Customers are also looking for evidence of commitment to sustainability in their sourcing and supply chain through programs such as CDP, EcoVadis, Sedex and Verego. They hope to identify potential risk and opportunity in their value chains through their supplier’s sustainability reporting.
In addition to companies providing information to investors and customers through programs such as CDP, companies may also be rated even if they are not directly engaging through these platforms. Companies such as Sustainalytics and MSCI are measuring, assessing and reporting on a company’s performance to interested stakeholders, making it important for a company to be proactively involved in reporting and communicating their sustainability message.
A progressively more important aspect of a company’s sustainability measures is the impact they have on internal stakeholders. Employees and management are becoming empowered to drive and engage with their company on issues of sustainability. Employees want to work for companies that are conscious of sustainability responsibilities and are beginning to evaluate this within their own companies and when finding new places to work.
The last general stakeholder of concern is regulators, governments and industry bodies. These organizations are tightening their focus on companies’ non-financial performance. Programs such as mandatory carbon reporting and emissions schemes or the EU non-financial reporting directive and other programs addressing modern slavery and supply chain transparency are becoming more common and important for a company to consider and address in their sustainability plan.
What are the steps to writing a sustainability report?
A sustainability report is an output and result of a company’s sustainability performance, not a sustainability achievement itself. Therefore, there are several important steps prior to reporting and communicating sustainability efforts. When we are working with a client, we start with defining the scope and boundary of the sustainability plan. For example, what topics are they covering? Are they addressing local, or global initiatives? During this step, a lot of our clients will decide to address a range of topics from climate change to biodiversity to workplace concerns. The second step is to collect and validate data across all the selected areas. This data is used to set targets and identify areas of improvement. Once a client has defined the scope, collected data and established targets, they are in a position to begin the process of reporting and communicating their sustainability performance to stakeholders.
What makes a good sustainability report?
In our experience, we at Clearstream find that there are three key components of a good sustainability report. The first is clear guidance and support from senior management. This is crucial for a sustainability plan to be most effective within a company. Sustainability reports must also address issues of material concern. For example, the Taskforce on Climate Related Disclosures (TCFD) provides good guidance for companies to assess the financial risk of climate change in their business. The final component of a good sustainability report is a series of measures and targets. We are seeing that stakeholders are no longer looking just to see if a company is willing to disclose its sustainability measures, but also the specific actions they are taking to address sustainability and their performance in each of these areas. I also love to see companies report where they are struggling and what challenges they are facing as a sign of maturity and appropriate attention to these issues.

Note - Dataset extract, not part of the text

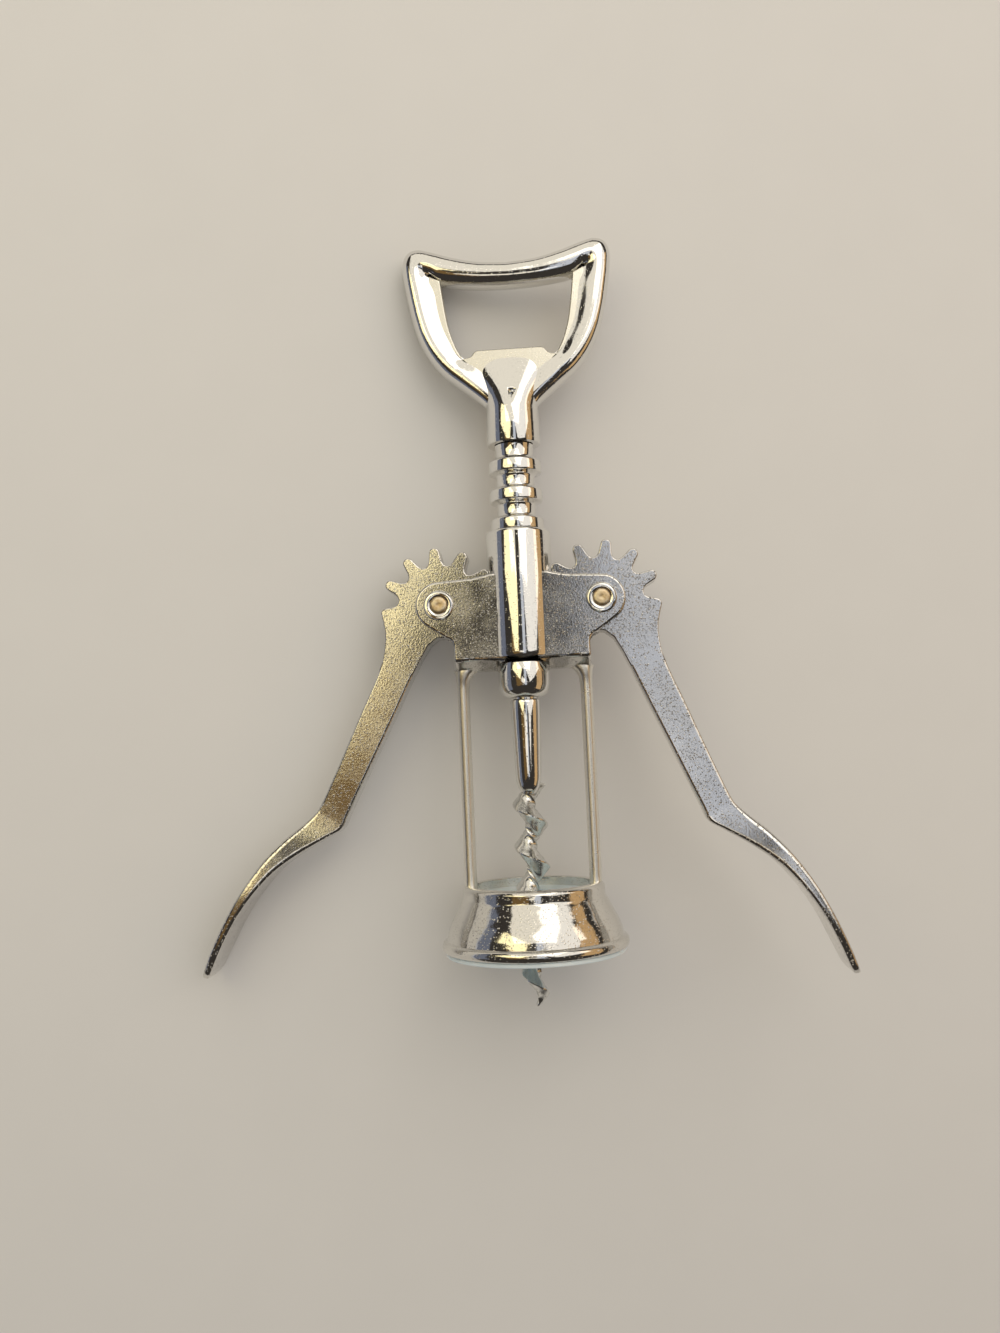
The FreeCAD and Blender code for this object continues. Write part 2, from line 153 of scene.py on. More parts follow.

It is important to note that all companies are on a journey in terms of the maturity of their sustainability initiatives. No level of reporting that a company engages in is useless, unless it is completely inaccurate. The existence of a sustainability report within a company is better than nothing, as it shows awareness that there is something they should be addressing and involves some level of raising the profile of the issues and documenting the company’s approach. The worst a company can do is choose to not engage with their stakeholders on the topic at all.
How might we see sustainability reporting change in the future?
We have already seen, and will continue to see, a shift towards more structured reports following the recognized frameworks of programs such as the GRI and CDP. We are also seeing a consolidation of maturity in the approach to reporting and greater regulation from industry and accounting groups.
In general, sustainability reporting is becoming more mainstream. One of the most transformational impacts that I have seen sustainability reporting have on a business is when a company includes sustainability as a mandatory requirement in their annual report, as many public companies are starting to do. This focuses the board’s attention on the topic as now metrics and progress must be signed off on by the CEO. Sustainability is no longer just a sustainability officer hygiene concern; it has become a boardroom issue.